>> START Records for this task

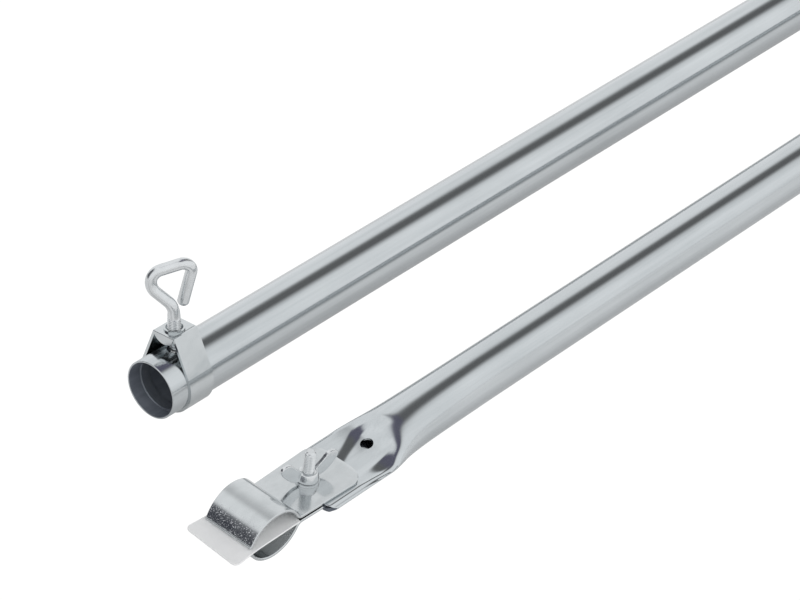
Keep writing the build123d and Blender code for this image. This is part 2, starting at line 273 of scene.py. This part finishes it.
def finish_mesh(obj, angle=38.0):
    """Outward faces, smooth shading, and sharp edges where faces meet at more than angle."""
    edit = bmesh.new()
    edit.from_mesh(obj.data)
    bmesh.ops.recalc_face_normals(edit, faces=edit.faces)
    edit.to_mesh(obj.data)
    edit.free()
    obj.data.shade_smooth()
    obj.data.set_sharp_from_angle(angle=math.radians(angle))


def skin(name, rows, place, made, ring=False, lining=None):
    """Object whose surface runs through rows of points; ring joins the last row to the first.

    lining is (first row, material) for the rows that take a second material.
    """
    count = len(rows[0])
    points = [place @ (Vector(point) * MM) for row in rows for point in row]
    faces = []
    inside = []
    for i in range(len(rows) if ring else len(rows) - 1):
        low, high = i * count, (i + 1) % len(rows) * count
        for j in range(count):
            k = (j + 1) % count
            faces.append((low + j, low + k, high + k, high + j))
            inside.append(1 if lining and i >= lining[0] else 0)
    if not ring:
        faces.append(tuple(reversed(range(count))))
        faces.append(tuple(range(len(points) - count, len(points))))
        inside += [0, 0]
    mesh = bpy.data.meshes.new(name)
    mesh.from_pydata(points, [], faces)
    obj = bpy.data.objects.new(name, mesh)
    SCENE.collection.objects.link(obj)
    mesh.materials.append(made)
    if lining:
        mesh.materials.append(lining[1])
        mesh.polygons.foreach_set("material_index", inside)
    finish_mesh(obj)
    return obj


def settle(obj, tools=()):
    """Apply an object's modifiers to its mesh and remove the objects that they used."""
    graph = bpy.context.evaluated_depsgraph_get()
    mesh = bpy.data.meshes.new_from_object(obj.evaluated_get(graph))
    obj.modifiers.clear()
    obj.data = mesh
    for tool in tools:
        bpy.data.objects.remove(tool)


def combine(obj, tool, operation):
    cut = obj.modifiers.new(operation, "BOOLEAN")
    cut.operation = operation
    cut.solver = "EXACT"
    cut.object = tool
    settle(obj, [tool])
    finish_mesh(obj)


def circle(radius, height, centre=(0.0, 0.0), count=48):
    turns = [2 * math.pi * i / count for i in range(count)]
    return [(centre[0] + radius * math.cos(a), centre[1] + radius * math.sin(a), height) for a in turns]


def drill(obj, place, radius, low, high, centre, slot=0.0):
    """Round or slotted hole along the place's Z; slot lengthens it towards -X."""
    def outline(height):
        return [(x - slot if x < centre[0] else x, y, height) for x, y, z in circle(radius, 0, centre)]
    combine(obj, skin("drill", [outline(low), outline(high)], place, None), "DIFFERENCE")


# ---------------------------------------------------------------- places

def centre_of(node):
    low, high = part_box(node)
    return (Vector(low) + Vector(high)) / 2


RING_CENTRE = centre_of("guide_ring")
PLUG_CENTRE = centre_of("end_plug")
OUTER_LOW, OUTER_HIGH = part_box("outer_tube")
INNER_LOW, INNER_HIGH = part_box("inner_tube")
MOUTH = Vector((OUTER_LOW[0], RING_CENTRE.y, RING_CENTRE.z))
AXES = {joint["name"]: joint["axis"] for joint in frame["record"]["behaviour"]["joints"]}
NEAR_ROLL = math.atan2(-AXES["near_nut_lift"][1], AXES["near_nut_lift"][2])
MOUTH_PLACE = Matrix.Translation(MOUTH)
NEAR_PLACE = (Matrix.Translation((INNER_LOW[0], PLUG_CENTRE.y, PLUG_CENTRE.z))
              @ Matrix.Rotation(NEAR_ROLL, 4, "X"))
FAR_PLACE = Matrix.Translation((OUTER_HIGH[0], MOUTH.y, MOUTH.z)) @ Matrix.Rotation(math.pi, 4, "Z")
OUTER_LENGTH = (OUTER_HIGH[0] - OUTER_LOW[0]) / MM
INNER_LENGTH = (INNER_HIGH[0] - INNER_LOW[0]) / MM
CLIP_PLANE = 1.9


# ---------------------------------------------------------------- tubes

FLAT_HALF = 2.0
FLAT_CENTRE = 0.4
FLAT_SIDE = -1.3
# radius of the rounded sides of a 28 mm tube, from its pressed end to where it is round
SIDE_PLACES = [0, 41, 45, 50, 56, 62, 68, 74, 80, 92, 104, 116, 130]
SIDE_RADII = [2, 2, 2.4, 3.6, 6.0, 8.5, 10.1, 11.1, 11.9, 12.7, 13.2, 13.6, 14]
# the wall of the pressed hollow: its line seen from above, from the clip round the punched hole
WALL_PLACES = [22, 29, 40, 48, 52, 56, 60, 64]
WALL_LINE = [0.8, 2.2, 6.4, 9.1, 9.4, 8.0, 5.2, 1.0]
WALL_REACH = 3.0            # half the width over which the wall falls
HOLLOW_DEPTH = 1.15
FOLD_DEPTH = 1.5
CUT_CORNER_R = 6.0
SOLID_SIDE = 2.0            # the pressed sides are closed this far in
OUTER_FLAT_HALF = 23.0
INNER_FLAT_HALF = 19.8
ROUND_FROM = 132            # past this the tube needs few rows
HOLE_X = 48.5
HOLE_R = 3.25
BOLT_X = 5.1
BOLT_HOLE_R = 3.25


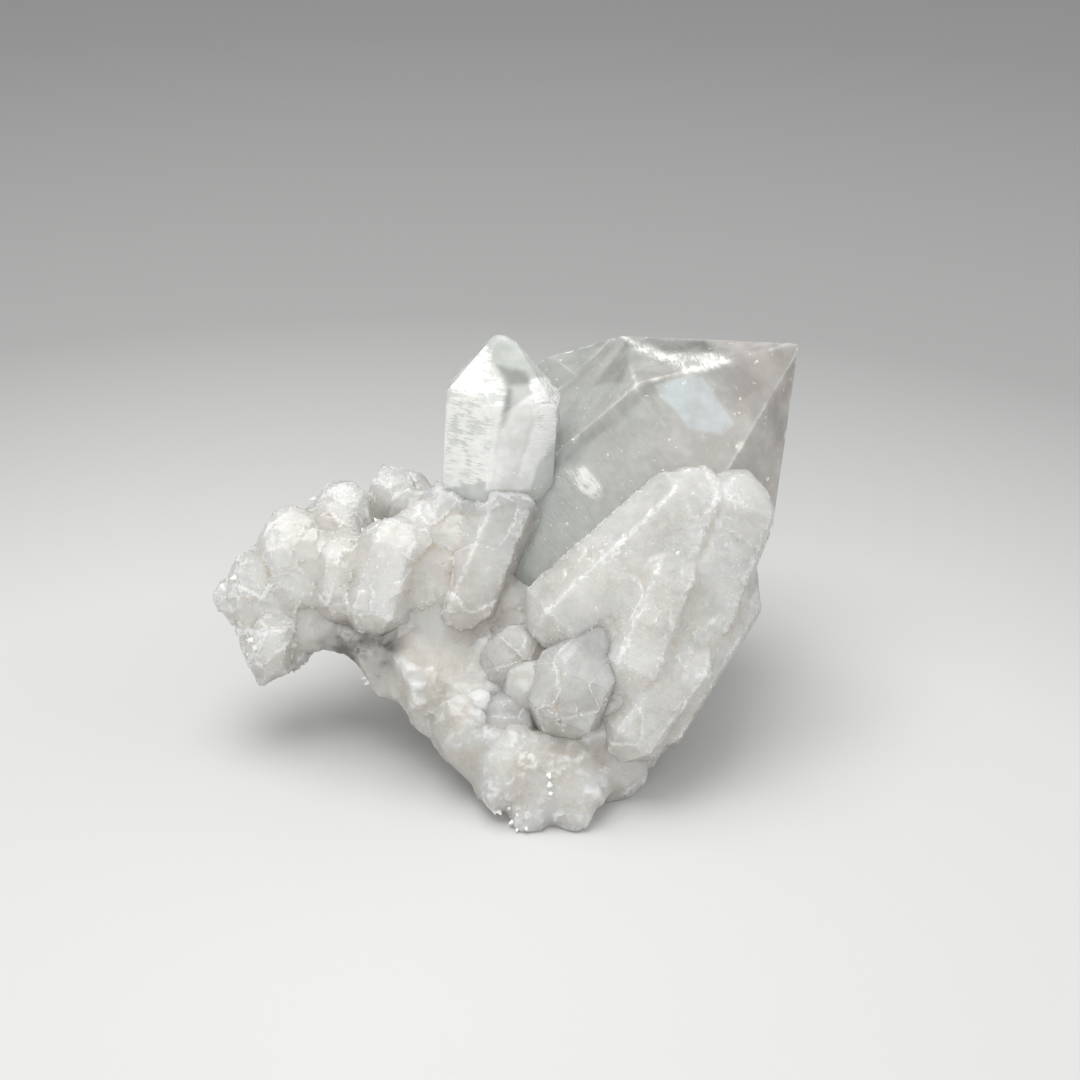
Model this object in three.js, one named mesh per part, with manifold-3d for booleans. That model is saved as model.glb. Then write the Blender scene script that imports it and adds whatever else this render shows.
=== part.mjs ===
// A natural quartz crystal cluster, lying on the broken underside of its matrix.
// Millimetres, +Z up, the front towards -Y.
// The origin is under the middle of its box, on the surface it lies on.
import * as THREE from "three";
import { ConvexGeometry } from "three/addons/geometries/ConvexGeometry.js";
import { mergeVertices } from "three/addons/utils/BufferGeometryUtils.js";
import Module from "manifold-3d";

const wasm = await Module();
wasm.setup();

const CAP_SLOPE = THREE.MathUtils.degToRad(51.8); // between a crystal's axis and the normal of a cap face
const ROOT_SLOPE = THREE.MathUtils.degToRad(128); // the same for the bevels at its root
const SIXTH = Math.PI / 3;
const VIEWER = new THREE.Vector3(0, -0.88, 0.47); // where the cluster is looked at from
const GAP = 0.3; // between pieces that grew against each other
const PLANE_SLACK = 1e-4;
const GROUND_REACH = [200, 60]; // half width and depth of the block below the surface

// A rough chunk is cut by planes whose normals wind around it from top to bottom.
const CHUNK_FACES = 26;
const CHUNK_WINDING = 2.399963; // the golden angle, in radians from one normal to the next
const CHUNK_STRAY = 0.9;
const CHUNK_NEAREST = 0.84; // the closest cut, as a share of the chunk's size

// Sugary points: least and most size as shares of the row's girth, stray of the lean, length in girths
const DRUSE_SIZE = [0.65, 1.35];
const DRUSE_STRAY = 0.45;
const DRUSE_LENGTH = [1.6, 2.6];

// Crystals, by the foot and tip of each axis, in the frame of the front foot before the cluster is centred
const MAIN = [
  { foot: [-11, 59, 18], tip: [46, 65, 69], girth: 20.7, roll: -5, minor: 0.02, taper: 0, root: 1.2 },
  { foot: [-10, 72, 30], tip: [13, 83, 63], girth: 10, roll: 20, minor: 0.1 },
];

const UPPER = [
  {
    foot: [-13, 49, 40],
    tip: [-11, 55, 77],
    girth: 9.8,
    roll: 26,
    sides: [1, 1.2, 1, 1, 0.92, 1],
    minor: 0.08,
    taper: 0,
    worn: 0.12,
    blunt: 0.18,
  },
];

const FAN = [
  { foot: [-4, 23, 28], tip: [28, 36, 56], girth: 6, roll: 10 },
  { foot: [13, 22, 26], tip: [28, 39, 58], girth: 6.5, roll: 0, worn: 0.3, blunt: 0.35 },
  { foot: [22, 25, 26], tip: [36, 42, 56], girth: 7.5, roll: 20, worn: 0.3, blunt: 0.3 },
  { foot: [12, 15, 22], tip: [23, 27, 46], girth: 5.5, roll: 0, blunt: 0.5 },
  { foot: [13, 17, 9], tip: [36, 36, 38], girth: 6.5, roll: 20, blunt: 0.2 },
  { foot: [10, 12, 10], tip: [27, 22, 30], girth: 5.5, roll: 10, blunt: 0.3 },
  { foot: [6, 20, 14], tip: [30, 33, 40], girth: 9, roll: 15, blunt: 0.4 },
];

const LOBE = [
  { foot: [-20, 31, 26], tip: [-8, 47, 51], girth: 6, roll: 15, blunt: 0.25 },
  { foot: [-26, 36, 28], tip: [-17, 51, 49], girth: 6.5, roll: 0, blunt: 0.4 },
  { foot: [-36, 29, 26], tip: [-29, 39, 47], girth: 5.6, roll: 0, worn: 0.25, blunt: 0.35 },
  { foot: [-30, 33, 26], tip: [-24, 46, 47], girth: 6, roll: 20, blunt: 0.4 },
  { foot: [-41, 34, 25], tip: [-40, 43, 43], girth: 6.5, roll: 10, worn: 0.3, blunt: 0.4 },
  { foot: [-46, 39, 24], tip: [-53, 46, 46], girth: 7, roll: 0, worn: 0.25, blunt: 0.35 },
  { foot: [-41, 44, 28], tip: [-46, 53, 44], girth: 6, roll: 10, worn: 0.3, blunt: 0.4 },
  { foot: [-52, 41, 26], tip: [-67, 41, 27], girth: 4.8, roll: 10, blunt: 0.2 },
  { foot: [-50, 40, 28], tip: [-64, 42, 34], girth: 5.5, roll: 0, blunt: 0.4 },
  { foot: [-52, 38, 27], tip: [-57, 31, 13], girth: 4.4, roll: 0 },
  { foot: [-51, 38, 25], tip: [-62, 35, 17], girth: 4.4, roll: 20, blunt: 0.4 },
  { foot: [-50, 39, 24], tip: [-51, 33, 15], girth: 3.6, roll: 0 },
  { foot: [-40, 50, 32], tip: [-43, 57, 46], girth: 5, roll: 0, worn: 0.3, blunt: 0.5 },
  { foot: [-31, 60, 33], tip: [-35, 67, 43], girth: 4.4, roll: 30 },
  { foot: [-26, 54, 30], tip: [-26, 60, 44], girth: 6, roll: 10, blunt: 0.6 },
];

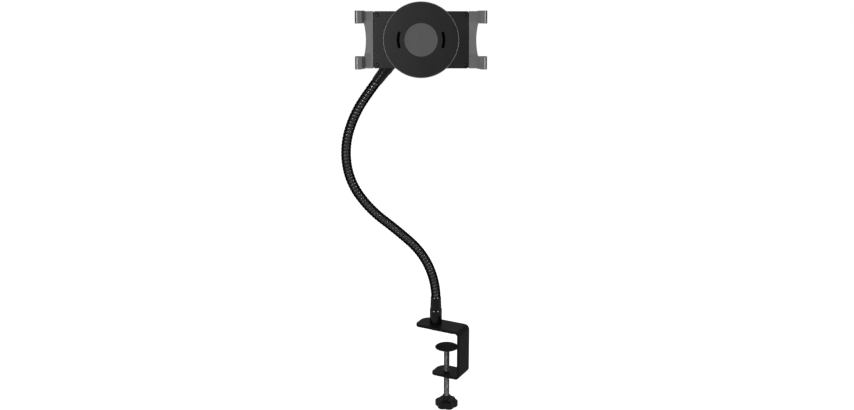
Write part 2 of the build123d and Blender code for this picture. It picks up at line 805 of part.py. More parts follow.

>> END Records for this task

Written task ▸
Every line from the one containing "Model this object" through the one containing "wasm.setup();" is to be given again exactly, both ends included, and no line outside that range.

Written answer ▸
Model this object in three.js, one named mesh per part, with manifold-3d for booleans. That model is saved as model.glb. Then write the Blender scene script that imports it and adds whatever else this render shows.
=== part.mjs ===
// A natural quartz crystal cluster, lying on the broken underside of its matrix.
// Millimetres, +Z up, the front towards -Y.
// The origin is under the middle of its box, on the surface it lies on.
import * as THREE from "three";
import { ConvexGeometry } from "three/addons/geometries/ConvexGeometry.js";
import { mergeVertices } from "three/addons/utils/BufferGeometryUtils.js";
import Module from "manifold-3d";

const wasm = await Module();
wasm.setup();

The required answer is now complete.